I did, however, collect some pollution while I was exploring the lakeshore: a deflated superhero beach ball and Molson beer cans. The evidence of our human carelessness is more concerning now that I’ve seen smaller organisms trying to make a home in Pike Lake.
Saffron-winged meadowhawk (Photo by Shirley Humphries)
Day 3: With a warning of rain by noon, I headed out early again, this time along a path that follows the border between woods and grasses. This day it was harder to remember what plants I had already observed. Sometimes, I just didn’t know it was the same plant because it had dried or there was no flower or other clear identifier. iNaturalist prefers multiple photos of one observation rather than multiple observations of the same organism.
I found blue grama or what I know as eyebrow grass, but mostly brome grass. I was lucky to spy and photograph a red-legged grasshopper and a saffron-winged meadowhawk.
Feathers (Photo by Shirley Humphries)
It was quite exciting after I posted the meadowhawk photo to iNaturalist to see the Libélulas migratorias curators add it and my photo of the common green darner to their observations. Libélulas migratories curators, I learned, is a Mexican-based organization with international participation to track the migration of dragonflies! The Found Feathers curators also added two of my photos to their collection.

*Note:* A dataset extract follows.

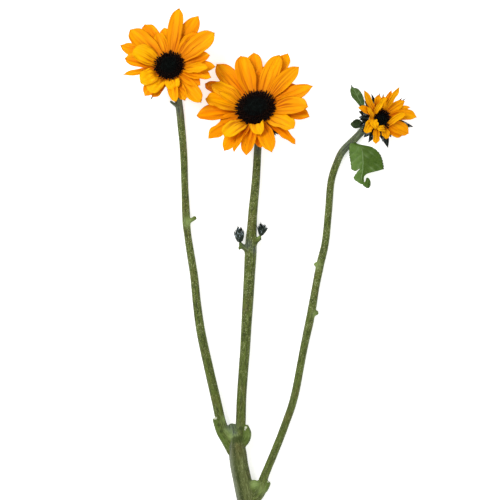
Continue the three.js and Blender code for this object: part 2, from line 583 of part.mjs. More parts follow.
// A leaf from its table: each row runs straight from one edge over the rib to the other, and the
// edges stand a little above the rib.
function leafSolid(rows, placeOf) {
  return sheet(rows.map(([along, left, right, rib, height, lag = 0]) => {
    const row = [];
    for (let c = -LEAF_COLUMNS; c <= LEAF_COLUMNS; c += 1) {
      const share = Math.abs(c) / LEAF_COLUMNS;
      const out = share * ((c < 0 ? left : right) - rib);
      const ahead = c < 0 ? lag * share : 0;
      row.push(placeOf(along - ahead, rib + out, height + LEAF_FOLD * Math.abs(out)));
    }
    return row;
  }), LEAF_THICKNESS);
}

const rowsAlongY = (y, x, z) => new THREE.Vector3(x, y, z);
const rowsAlongX = (x, y, z) => new THREE.Vector3(x, y, z);

// A closed bud: an egg in a coat of narrow bracts whose points stand past its tip.
function budGroup(name, bud) {
  const egg = [];
  for (let k = 0; k <= EGG_STEPS; k += 1) {
    const turn = (k / EGG_STEPS) * Math.PI;
    const radius = k % EGG_STEPS ? bud.radius * Math.sin(turn) ** EGG_FULLNESS : 0;
    egg.push(new THREE.Vector2(radius, (bud.length / 2) * (1 - Math.cos(turn))));
  }
  const solids = [solidOf(standing(new THREE.LatheGeometry(egg, BUD_SIDES)))];
  const root = BUD_BRACT_ROOT;
  for (let k = 0; k < BUD_BRACTS; k += 1) {
    const reach = bud.spike * (1 - BUD_RAGGED * Math.abs(chance(k + 7)));
    const width = bud.radius * BUD_BRACT_WIDTH;
    const rise = BUD_BRACT_RISE.middle + BUD_BRACT_RISE.vary * chance(k + 20);
    const row = [(360 * k) / BUD_BRACTS, reach, width, rise, bud.curl];
    const grid = bladeGrid(row, bud.radius * root.radius, bud.radius * root.height, BUD_BRACT);
    solids.push(sheet(grid, BRACT_THICKNESS));
  }
  const group = new THREE.Group();
  group.position.set(...bud.base);
  group.quaternion.setFromUnitVectors(UP, direction(bud.rise, bud.towards));
  group.add(meshOf(name, fused(solids), MATERIALS.bud));
  return group;
}

// ---- The whole flower ----

// A unit vector rising by one angle and pointing in plan along another.
function direction(rise, towards) {
  const [up, round] = [radians(rise), radians(towards)];
  return new THREE.Vector3(Math.cos(up) * Math.cos(round), Math.cos(up) * Math.sin(round), Math.sin(up));
}

for (const head of Object.values(HEADS)) {
  head.place = new THREE.Vector3(...head.centre);
  head.axis = direction(90 - head.lean, head.towards);
}

const roomForStem = stemSolid(CLEARANCE);
const LEAVES = {
  torn_leaf: fused([leafSolid(TORN_LEAF, rowsAlongY), leafSolid(CURLED_TIP, rowsAlongY)]),
  upper_leaf: leafSolid(UPPER_LEAF, rowsAlongY),
  side_leaf: leafSolid(SIDE_LEAF, rowsAlongX),
};

const flower = new THREE.Group();
flower.position.set(LAYOUT_SHIFT.x, LAYOUT_SHIFT.y, 0);
flower.add(meshOf("stem", stemSolid().subtract(underTable()), MATERIALS.stalk));
for (const [name, head] of Object.entries(HEADS)) flower.add(headGroup(name, head));
for (const [name, leaf] of Object.entries(LEAVES)) {
  flower.add(meshOf(name, fused([leaf.subtract(roomForStem)]), MATERIALS.leaf));
}
for (const [name, bud] of Object.entries(BUDS)) flower.add(budGroup(name, bud));

export default flower;
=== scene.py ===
"""The looks of a cut sunflower that lies on a table with its three heads up: its stalk, petals,
florets, bracts, leaves, buds and hairs, each in the place of the plain solid of the same part.

Tables and sizes are in millimetres and degrees, laid out from a point beside the buds. SHIFT
moves that point to its place, and the meshes are made in metres.
"""

import math
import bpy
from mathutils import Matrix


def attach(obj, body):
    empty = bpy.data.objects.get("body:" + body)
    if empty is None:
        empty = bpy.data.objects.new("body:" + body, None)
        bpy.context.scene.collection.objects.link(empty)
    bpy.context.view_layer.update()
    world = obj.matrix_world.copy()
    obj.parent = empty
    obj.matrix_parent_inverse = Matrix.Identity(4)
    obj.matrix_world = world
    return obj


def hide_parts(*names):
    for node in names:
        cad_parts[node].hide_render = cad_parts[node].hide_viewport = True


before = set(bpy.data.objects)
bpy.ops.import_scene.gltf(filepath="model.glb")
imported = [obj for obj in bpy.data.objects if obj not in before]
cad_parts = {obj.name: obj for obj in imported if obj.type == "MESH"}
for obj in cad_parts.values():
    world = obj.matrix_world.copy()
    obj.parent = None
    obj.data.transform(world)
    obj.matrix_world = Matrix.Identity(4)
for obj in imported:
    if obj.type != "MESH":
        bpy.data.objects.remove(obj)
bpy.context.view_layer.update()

from types import SimpleNamespace as Sizes

import bpy
import numpy as np
from mathutils import Vector

# ---- Sizes and places ----

MM = 0.001
SHIFT = np.array([-20.5, 30.5, 0.0])
UP = np.array([0.0, 0.0, 1.0])

# Stalks: rows of [x, y, height of the centre line, diameter].
MAIN_STALK = [
    [5, -327, 9.6, 20.5], [1, -302, 10.4, 20.5], [-4, -275, 11.3, 20.5], [-8.4, -253, 12.1, 20.3],
    [-11.8, -236, 12.8, 20], [-14, -219, 13.4, 19], [-16.5, -205, 13.8, 13],
]
LEFT_BRANCH = [
    [-14, -228, 13.2, 10], [-21, -210, 13.2, 12], [-30.5, -193, 12.6, 11],
    [-36.7, -167, 11.8, 10.6], [-45.8, -128, 10.5, 10.2], [-54, -90, 9.3, 9.8],
    [-58.5, -58, 8.3, 9.2], [-61.5, -29, 7.4, 8.8], [-65.5, -4, 6.7, 8.4], [-68.8, 18, 6.2, 8],
    [-70.1, 33, 5.9, 9], [-71.7, 68, 5.3, 7.8], [-73.2, 108, 4.5, 8], [-76.5, 145, 3.85, 8.4],
]
MIDDLE_BRANCH = [
    [-13, -226, 13.3, 10], [-10.6, -200, 12.9, 11], [-9.4, -165, 12, 10.6],
    [-7.6, -137, 11.4, 10.7], [-5.5, -110, 10.9, 11], [-3.9, -82, 10.4, 11.4], [-2.2, -55, 10, 12],
    [-0.6, -27, 9.5, 12.4], [0.6, -5, 9, 13.2], [1.2, 10, 8.7, 12.6], [2.2, 27, 8.1, 10.6],
    [3.3, 44, 7.6, 10], [5.5, 66, 6.9, 9.4], [7.2, 88, 6.3, 8.8], [8.3, 108, 5.8, 8.4],
]
RIGHT_BRANCH = [
    [-5, -279, 11.3, 12], [5.5, -271.5, 12, 14.5], [12, -262.5, 12.3, 13], [14.8, -252, 12.1, 9.8],
    [19, -241, 11.7, 8.9], [27, -222, 11.1, 8.7], [38.5, -192.5, 10.3, 8.5], [49, -160.5, 9.5, 8.6],
    [59, -109, 8.3, 8.4], [66.5, -74, 7.6, 9.3], [72.4, -40.5, 7, 8.3], [77.3, -16, 6.5, 8.9],
    [83, 9, 5.9, 8.1], [86.5, 43, 5.3, 8], [89.5, 76, 4.6, 8], [96.8, 98.6, 4.1, 8],
    [103, 110, 3.85, 8.2], [115, 122, 3.75, 8.2],
]
# Cut leaf stalks and other stubs, the first row inside a stalk.
STUBS = [
    [[-20, -223, 13.5, 9], [-26.5, -211, 14.2, 8.6], [-33.5, -200, 14.8, 7],
     [-38.4, -186, 15.4, 5.6]],
    [[-9.5, -215, 13.5, 9], [-4.6, -208, 15, 9.4], [-2.8, -201, 16.2, 8.6], [-4.4, -194, 17, 6.4]],
    [[8, -268, 12.4, 10], [15.2, -262.5, 13.2, 9.2], [19.4, -256, 14, 7.2]],
    [[-70, 30, 6.5, 5], [-65, 32.5, 7.6, 5], [-60.5, 35.5, 8.6, 4.6]],
    [[67, -71, 7.6, 7], [73.6, -69, 8.7, 5.6]],
    [[77, -17, 6.7, 7], [71.5, -15.5, 8, 4.6]],
    [[-80, 158, 6, 4], [-87.5, 163.5, 8, 2.6]],
    [[-3, 0, 10.3, 7], [-7.6, 3.6, 11.3, 5.8], [-10.6, 7.4, 11.8, 4.4]],
    [[-9, 5.5, 11.5, 3.8], [-11.4, 3, 11.8, 3.2], [-11.6, 0.6, 11.7, 2.6]],
    [[4, 5, 10.3, 6.4], [8, 10.8, 11.5, 4.8], [11.2, 15.2, 12, 3.8]],
    [[4.5, 8, 10.8, 4.4], [9, 10.2, 11.8, 3.6], [12, 12, 12.2, 3]],
    [[-15, -222, 13, 14], [-17.5, -208, 13, 13], [-19.2, -198.5, 12.8, 11],
     [-19.9, -193.5, 12.4, 8.5]],
    [[-2, -262, 12.6, 12.5], [4.5, -259, 13, 13], [8.5, -258.2, 13, 10]],
]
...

To my delight, one of my photos was chosen as someone’s “fave”! Not sure that a waterlily leaf beetle larvae would have been my choice as a favourite, but I was happy to have a photo faved/chosen!
Waterlily leaf beetle larvae (Photo by Shirley Humphries)
I had noted the option to play NCC bingo cards. In spite of getting carried away with my project and making 168 observations, of which there were 104 verified species and possibly 126 different species, I never was able to make a line of five observations on any of the bingo cards. A challenge!
My work on the laptop took considerable time because when I added observations to iNaturalist, I tried to make species identifications myself. These three days outdoors, cellphone camera in hand, were well spent! I learned lots and had fun!
You don’t have to wait for an NCC BioBlitz invitation! Give another purpose to some of your outings. Join iNaturalist at no cost! Take photos of what you observe or help identify some observations or both! Contribute to the recording of wildlife in Saskatchewan or wherever you are, while you avoid COVID-19. Do some learning and have fun!